1. The New Economics Foundation is the UK’s only people-powered think tank. The Foundation works to build a new economy where people really take control. www.neweconomics.org

2. Methodology: The Centre for Research on Socio-Cultural Change (CRESC) calculated the proportion of the total costs of large chain providers that is accounted for by capital costs. Source: http://www.cresc.ac.uk/medialibrary/research/WDTMG%20FINAL%20-01-3-2016.pdf.

We recalculated this proportion to take account of new advice from LaingBuisson (reducing expected return on capital from 12% to 11%) and applied this to the money committed in the Spring Budget 2017. We have assumed that 100% of the money pledged in the Budget will go towards residential care.

3. The five largest providers of social care are: Four Seasons Healthcare, Bupa Care Homes,HC-One Ltd, Barchester Healthcare and Care UK.

4. The Care Quality Commission’s registration data, reported on in their 2015/16 State of Care report, shows a 12% drop in the number of small residential homes (1 to 10 beds) and a 27% rise in large homes (50 beds or more) since 2010. Since smaller homes perform better overall, the CQC are closely monitoring the trend towards larger homes to assess the impact on quality. http://www.cqc.org.uk/content/state-of-care

5. A recent ethnographic study of UK residential care documented the erosion of pay and conditions in care homes following takeover by large corporate owners.
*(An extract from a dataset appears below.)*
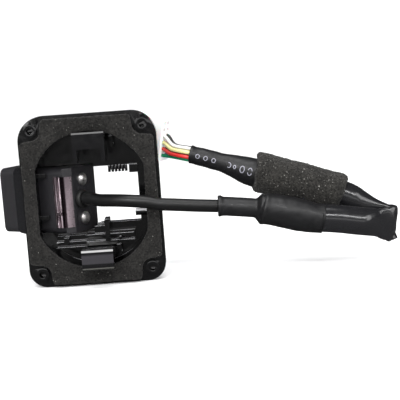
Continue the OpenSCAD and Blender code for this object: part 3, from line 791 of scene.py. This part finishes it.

Changes included restricting annual leave, removing sick pay, reducing the numbers of qualified nursing staff, increasing resident-to-staff ratios, moving to unpaid online training to be completed at home instead of built-in professional development, removing paid breaks and no longer paying for time spent in handover meetings at the start and end of shifts. (Source: Burns, Diane., Hyde, Paula and Killett, Anne, (2016), ‘How financial cutbacks affect the quality of jobs and care for the elderly’. Industrial Labor Relations Review: Vol 69, Issue 4.)